For Future Professionals: Skills (and Skin) You’ll Need
For students and young professionals, Galdón is clear: this work is not for the faint of heart.
"Sustainability has moments of greater visibility, like in recent years," she says. "But at its core it is always a journey of continuous improvement at the frontier of what's technologically feasible. That means working in this space will inevitably involve change management—sometimes exciting, sometimes challenging—and professionals need the resilience to navigate both."
What's needed? Deep business fluency, a firm grasp of environmental and social context, and the ability to translate both into strategy, operations, finance, and innovation. "You must know how a business works, and then know how to embed sustainability in it," she says.
Oh, and resilience. "This is a marathon. It's about being unpopular one day and persistent the next. That's just the nature of the job."
Closing Reflection
As companies move past ambition and into action, education becomes more critical, not less. Whether training future leaders in the classroom or helping executive teams reframe their value chains, Concepción Galdón is focused on building the internal capacity to turn sustainability into implementation.
The bottom line? Sustainability isn't a trend or a tactic.

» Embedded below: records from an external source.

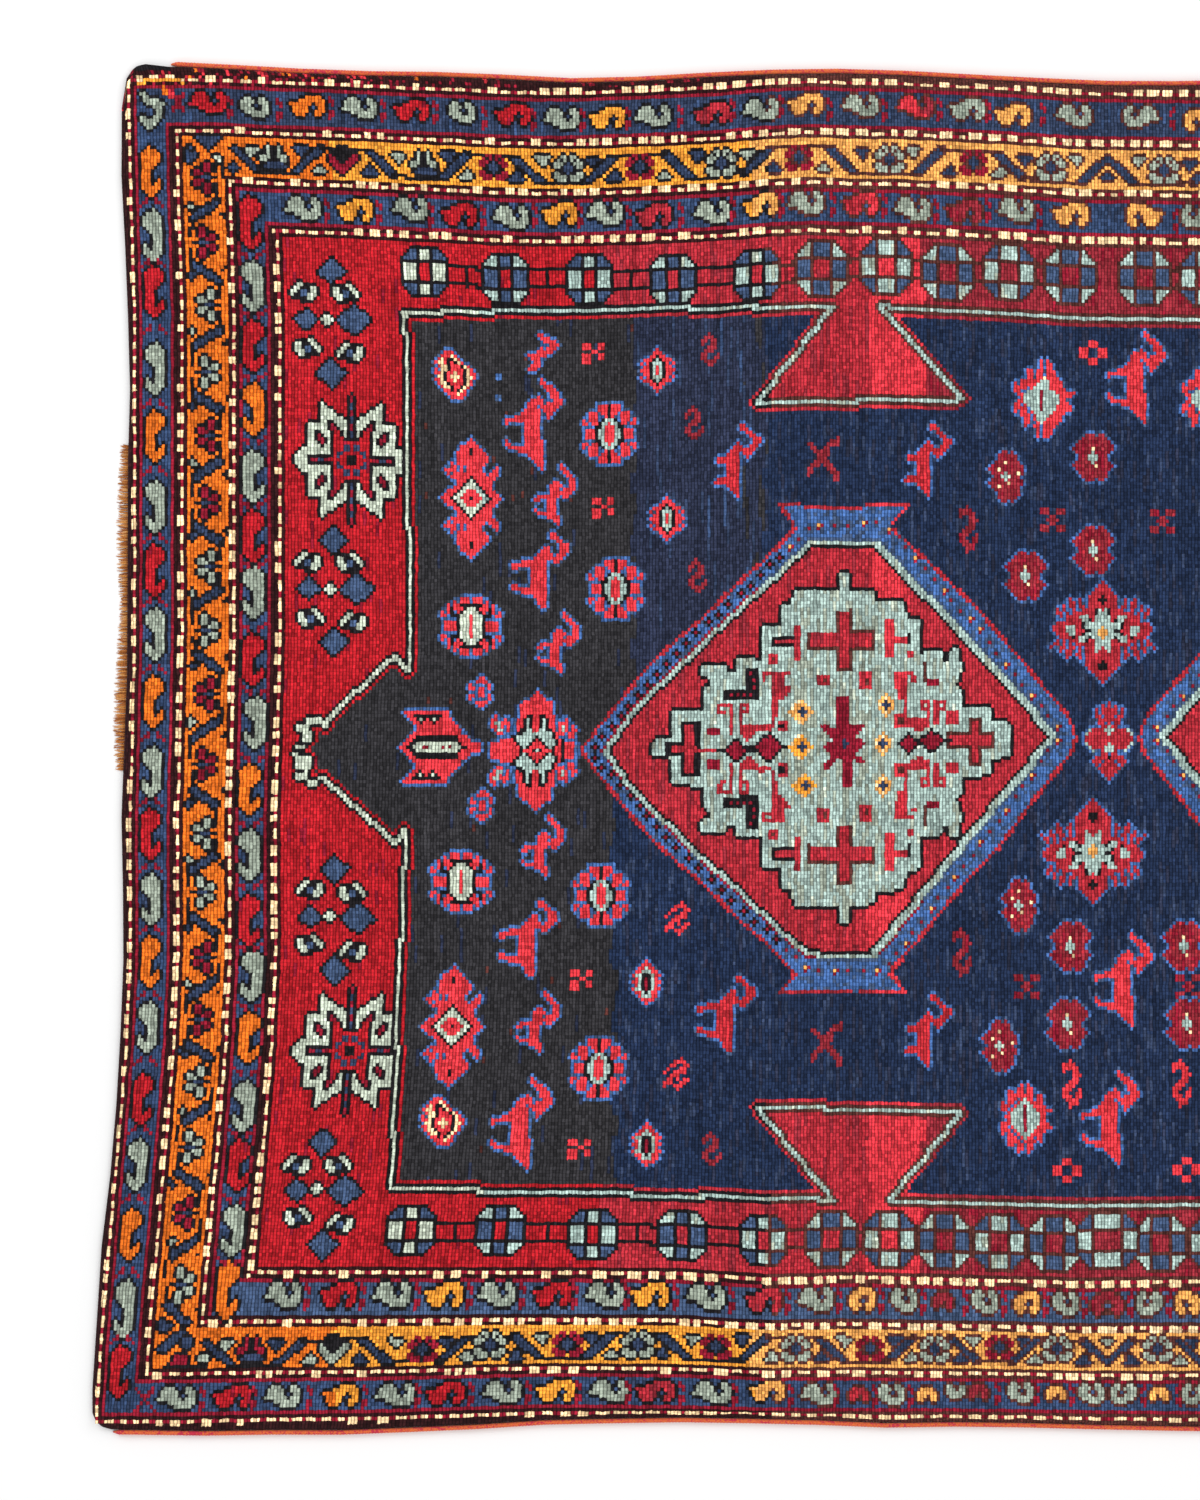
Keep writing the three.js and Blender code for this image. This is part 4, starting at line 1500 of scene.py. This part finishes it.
def add(tree, kind, sockets=None, **settings):
    """Adds a node with its settings and links. An input is a value, an output, or a node's first output."""
    node = tree.nodes.new(kind)
    for name, value in settings.items():
        setattr(node, name, value)
    for key, value in (sockets or {}).items():
        if isinstance(value, bpy.types.Node):
            value = value.outputs[0]
        if isinstance(value, bpy.types.NodeSocket):
            tree.links.new(value, node.inputs[key])
        else:
            node.inputs[key].default_value = value
    return node


def set_ramp(ramp, colours):
    """Gives a colour ramp its places and hex colours."""
    elements = ramp.color_ramp.elements
    while len(elements) < len(colours):
        elements.new(0.5)
    for element, (at, colour) in zip(elements, colours):
        element.position = at
        element.color = (*linear(colour), 1)


def new_material(name):
    """An empty material and its node tree."""
    material = bpy.data.materials.new(name)
    material.use_nodes = True
    material.node_tree.nodes.clear()
    return material, material.node_tree


def knotted_wool(name, wools, cut_pile):
    """Knotted wool: matt fibre that takes light softly. The cut pile has furrows between its rows, and each
    knot is a shade of its own; the back shows the knots as small flat beads. Painted shade darkens the colour
    in the furrows and between the knots of a row, more on the pile than on the back."""
    material, tree = new_material(name)
    face_map = add(tree, "ShaderNodeUVMap", uv_map="FaceMap")
    knot_map = add(tree, "ShaderNodeUVMap", uv_map="KnotMap")
    place = add(tree, "ShaderNodeTexCoord").outputs["Object"]

    # Tufts lean over their neighbours by up to a quarter of a knot, so edges between wools are ragged. The
    # noise lies round 0.5, so the middle of the face is passed at 0.5 plus half the lean.
    lean = add(tree, "ShaderNodeTexNoise", {
        "Vector": place, "Scale": 1 / (3.4 * MM), "Detail": 2.0, "Roughness": 0.6,
    })
    ragged = add(
        tree, "ShaderNodeVectorMath", {0: lean.outputs["Color"], 1: (0.5, 0.5, 0.5), 2: face_map},
        operation="MULTIPLY_ADD",
    )
    ragged = add(tree, "ShaderNodeSeparateXYZ", {0: ragged})
    next_row = add(tree, "ShaderNodeMath", {0: ragged.outputs[0], 1: 0.75}, operation="GREATER_THAN")
    next_column = add(tree, "ShaderNodeMath", {0: ragged.outputs[1], 1: 0.75}, operation="GREATER_THAN")

    # The face's number holds the wools of its four knots. The right one is divided out of it.
    codes = add(tree, "ShaderNodeAttribute", attribute_name="knot_codes", attribute_type="GEOMETRY")
    by_row = add(tree, "ShaderNodeMath", {0: next_row, 1: CODES - 1.0, 2: 1.0}, operation="MULTIPLY_ADD")
    by_column = add(
        tree, "ShaderNodeMath", {0: next_column, 1: CODES**2 - 1.0, 2: 1.0}, operation="MULTIPLY_ADD"
    )
    divisor = add(tree, "ShaderNodeMath", {0: by_row, 1: by_column}, operation="MULTIPLY")
    whole = add(tree, "ShaderNodeMath", {0: codes.outputs["Fac"], 1: 0.5}, operation="ADD")
    whole = add(tree, "ShaderNodeMath", {0: whole, 1: divisor}, operation="DIVIDE")
    whole = add(tree, "ShaderNodeMath", {0: whole}, operation="FLOOR")
    code = add(tree, "ShaderNodeMath", {0: whole, 1: float(CODES)}, operation="MODULO")
    share = add(tree, "ShaderNodeMath", {0: code, 1: 1 / CODES, 2: 0.5 / CODES}, operation="MULTIPLY_ADD")
    palette = add(tree, "ShaderNodeValToRGB", {0: share})
    ramp = palette.color_ramp
    ramp.interpolation = "CONSTANT"
    names = list(RugWools.__annotations__)
    while len(ramp.elements) < len(names):
        ramp.elements.new(0.5)
    for number, wool_name in enumerate(names):
        ramp.elements[number].position = number / CODES
        ramp.elements[number].color = (*getattr(wools, wool_name), 1)

    # Each row was knotted with its own length of yarn, so it is a shade lighter or darker for a hand's width.
    knot_at = add(tree, "ShaderNodeVectorMath", {0: knot_map}, operation="FLOOR")
    along_yarn = add(tree, "ShaderNodeVectorMath", {0: knot_at, 1: (0.83, 0.035, 0)}, operation="MULTIPLY")
    streak = add(tree, "ShaderNodeTexNoise", {"Vector": along_yarn, "Scale": 1.0, "Detail": 2.0})
    knot = add(tree, "ShaderNodeTexWhiteNoise", {"Vector": knot_at}, noise_dimensions="3D")
    fibre = add(tree, "ShaderNodeTexNoise", {
        "Vector": place, "Scale": 1 / (1.5 * MM), "Detail": 3.0, "Roughness": 0.7,
    })
    # A dye lot changes slowly along the rug: bands 20 to 60 mm wide that run across it.
    lot_at = add(tree, "ShaderNodeVectorMath", {0: place, 1: (1 / 0.045, 1 / 1.6, 0.0)}, operation="MULTIPLY")
    lot = add(tree, "ShaderNodeTexNoise", {"Vector": lot_at, "Scale": 1.0, "Detail": 1.0})

    # The furrow is deepest between two rows, and the step between two knots of a row is shallower. Both shape
    # the bump, and both also darken the colour there as painted shade, with the middle of each knot painted a
    # little lighter.
    in_knot = add(tree, "ShaderNodeVectorMath", {0: knot_map}, operation="FRACTION")
    from_middle = add(tree, "ShaderNodeVectorMath", {0: in_knot, 1: (0.5, 0.5, 0)}, operation="SUBTRACT")
    from_middle = add(tree, "ShaderNodeVectorMath", {0: from_middle}, operation="ABSOLUTE")
    from_middle = add(tree, "ShaderNodeVectorMath", {0: from_middle, "Scale": 2.0}, operation="SCALE")
    from_middle = add(tree, "ShaderNodeSeparateXYZ", {0: from_middle})
    furrow = add(tree, "ShaderNodeMath", {0: from_middle.outputs[0], 1: 3.0}, operation="POWER")
    step = add(tree, "ShaderNodeMath", {0: from_middle.outputs[1], 1: 4.0}, operation="POWER")

    # Columns: what shades the knot, shade at its lowest and at its highest. The streak, knot, fibre and dye
    # lot are the wool's own tone; the furrow and the step are painted shade between the knots, darker on the
    # pile than on the back.
    tones_and_painted_shade = (
        (streak, 0.35, 1.75), (knot, 0.6, 1.45), (fibre, 0.4, 1.7), (lot, 0.86, 1.16),
        (furrow, 1.15, 0.25 if cut_pile else 0.6), (step, 1.04, 0.72),
    )
    light = 1.0
    for value, low, high in tones_and_painted_shade:
        shade = add(tree, "ShaderNodeMapRange", {0: value, 3: low, 4: high})
        light = add(tree, "ShaderNodeMath", {0: light, 1: shade}, operation="MULTIPLY")
    tint = add(
        tree, "ShaderNodeMix", {0: 1.0, 6: palette.outputs["Color"], 7: light},
        data_type="RGBA", blend_type="MULTIPLY",
    )

    height = add(tree, "ShaderNodeMath", {0: furrow, 1: -0.7, 2: 0.0}, operation="MULTIPLY_ADD")
    for value, share in ((step, -0.3), (fibre, 0.5), (knot, 0.3)):
        height = add(tree, "ShaderNodeMath", {0: value, 1: share, 2: height}, operation="MULTIPLY_ADD")
    depth = 0.9 * MM if cut_pile else 0.5 * MM
    bump = add(tree, "ShaderNodeBump", {"Strength": 0.8, "Distance": depth, "Height": height})
    shader = add(tree, "ShaderNodeBsdfPrincipled", {
        "Base Color": tint.outputs[2], "Roughness": 0.95, "Normal": bump, "Sheen Weight": 0.03,
        "Sheen Roughness": 0.6, "Specular IOR Level": 0.05,
    })
    add(tree, "ShaderNodeOutputMaterial", {0: shader})
    return material


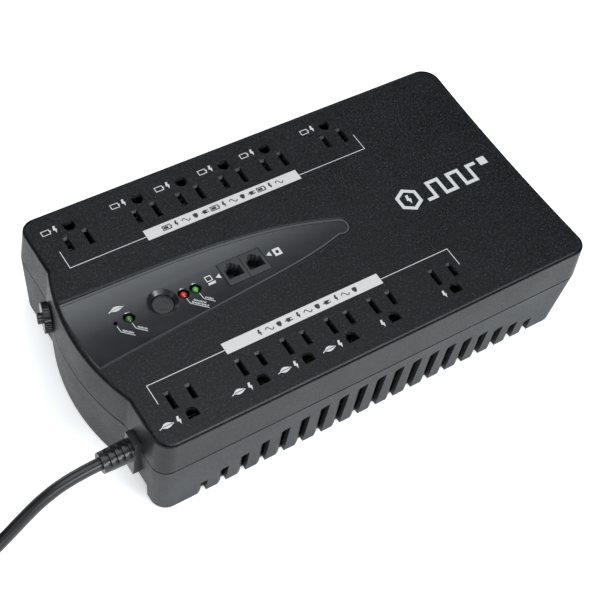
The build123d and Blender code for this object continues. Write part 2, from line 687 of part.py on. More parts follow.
# ---- strain relief ----
def strain_relief():
    """A base plate, a slotted ribbed sleeve round the cord, and the collar inside the wall."""
    plate = box(
        PLATE_OUT_X, PLATE_IN_X, RELIEF_Y - PLATE_W / 2, RELIEF_Y + PLATE_W / 2, PLATE_Z0, PLATE_Z1
    )
    plate = fillet(plate.edges().filter_by(Axis.X), 1.2)
    plate -= slab(plan(BASE_INSET_X, BASE_INSET_Y), plan(), BASE_Z, SEAM_Z)
    plate -= slab(plan(), plan(TOP_INSET), SEAM_Z, TOP_Z)
    length = PLATE_OUT_X + 0.5 - RELIEF_END_X
    at_end = Pos(RELIEF_END_X + length / 2, RELIEF_Y, RELIEF_Z) * Rot(0, 90, 0)
    sleeve = at_end * Cone(RELIEF_R1, RELIEF_R0, length)
    cuts = []
    for i in range(4):
        x0 = RELIEF_END_X + 2.6 + i * 4.1
        x1 = x0 + 2.1
        ring = rod_x(x0, x1, RELIEF_Y, RELIEF_Z, 9) - rod_x(x0, x1, RELIEF_Y, RELIEF_Z, 4.9)
        spine = box(x0, x1, RELIEF_Y - 9, RELIEF_Y + 9, RELIEF_Z - 2.2, RELIEF_Z + 2.2)
        cuts.append(ring - spine)
    neck = rod_x(PLATE_OUT_X + 1, -141.0, RELIEF_Y, RELIEF_Z, 4.5)
    collar = rod_x(-142.5, -139.4, RELIEF_Y, RELIEF_Z, 6.2)
    bore = rod_x(CORD_POINTS[0][0], -130, RELIEF_Y, RELIEF_Z, CORD_R - 0.3)
    mouth = rod_x(RELIEF_END_X - 1, CORD_POINTS[0][0], RELIEF_Y, RELIEF_Z, CORD_R)
    return join([plate, sleeve, neck, collar]).cut(*cuts, bore, mouth)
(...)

It's a strategy and innovation lever, and to harness its power, companies need both the literacy and the commitment to embed it across their operations.
Net Positive Lab’s Work with Concepción Galdón
Net Positive Labs has partnered with Concepción to provide MBA students at IE Business School with a sustainable business innovation challenge. Students must apply their knowledge on innovation, strategy, and operations to identify and design feasible business models that unlock the maximum potential value of waste streams within specific production ecosystems.